The xattr_handler's  take the name of the xattr as input to get().
That may be ok though.  Assume the host created a container with
100000 as the uid for root, which created a container with 130000 as
uid for root.  If root in the nested container tries to read the
xattr, the kernel can check for security.foo[130000] first, then
security.foo[100000], then security.foo.  Or, it can do a listxattr
and look for those.  Am I overlooking one?

So one could try to encode the mapped uid in the name. However, that
I thought that's exactly what you were suggesting in your original
email?  "security.capability[uid=2000]"

could lead to problems with stale xattrs in a shared filesystem over
time unless one could limit the number of xattrs with the same
prefix, e.g., security.capability*. So I doubt that it would work.
Hm.  Yeah.  But really how many setups are there like that?  I.e. if
you launch a regular docker or lxd container, the image doesn't do a
bind mount of a shared image, it layers something above it or does a
copy.  What setups do you know of where multiple containers in different
user namespaces mount the same filesystem shared and writeable?
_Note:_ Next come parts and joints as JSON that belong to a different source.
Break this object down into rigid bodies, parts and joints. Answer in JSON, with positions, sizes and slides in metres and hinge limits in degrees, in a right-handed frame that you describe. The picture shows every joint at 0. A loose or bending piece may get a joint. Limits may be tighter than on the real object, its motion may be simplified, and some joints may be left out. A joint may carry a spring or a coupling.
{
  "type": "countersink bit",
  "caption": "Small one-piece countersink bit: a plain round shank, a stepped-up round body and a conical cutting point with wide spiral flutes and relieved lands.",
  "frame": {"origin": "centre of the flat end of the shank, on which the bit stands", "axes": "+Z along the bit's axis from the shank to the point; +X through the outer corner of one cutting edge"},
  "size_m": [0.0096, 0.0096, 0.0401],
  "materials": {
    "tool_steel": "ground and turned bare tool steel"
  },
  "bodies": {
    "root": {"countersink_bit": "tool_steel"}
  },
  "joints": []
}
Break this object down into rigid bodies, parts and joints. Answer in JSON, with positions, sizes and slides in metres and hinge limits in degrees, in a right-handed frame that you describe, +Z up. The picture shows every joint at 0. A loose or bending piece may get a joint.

I think I have something now that accomodates userns access to security.capability:

https://github.com/stefanberger/linux/commits/xattr_for_userns

Encoding of uid is in the attribute name now as follows: security.foo@uid=<uid>

1) The 'plain' security.capability is only r/w accessible from the host (init_user_ns). 2) When userns reads/writes 'security.capability' it will read/write security.capability@uid=<uid> instead, with uid being the uid of root , e.g. 1000. 3) When listing xattrs for userns the host's security.capability is filtered out to avoid read failures iof 'security.capability' if security.capability@uid=<uid> is read but not there. (see 1) and 2))
4) security.capability* may all be read from anywhere
5) security.capability@uid=<uid> may be read or written directly from a userns if <uid> matches the uid of root (current_uid()) 6) security.capability@* are 'reserved' and may be read but not written to unless 5) applies.


Similat, from the text of one of the functions in the code:

+ * In a user namespace we prevent read/write accesses to the _host's_
+ * security.foo to protect these extended attributes.
+ *
+ * Reading: Reading security.foo from a user namespace will read
+ * security.foo@uid=<uid> instead. Reading security.foo@uid=<uid> directly
+ * also works. In general, all security.foo*, except for security.foo of the
+ * host, can be read from a user namespace.
+ *
+ * Writing: Writing security.foo from a user namespace will write
+ * security.foo@uid=<uid> instead. Writing security.foo@uid=<uid> directly
+ * also work.s No other security.foo* attributes, including the security.foo
+ * offthe host, can be written to. All security.foo@* are 'reserved'.
+ *
+ * Removing: The same rules for writing apply to removing of extended
+ * attributes from a user namespace.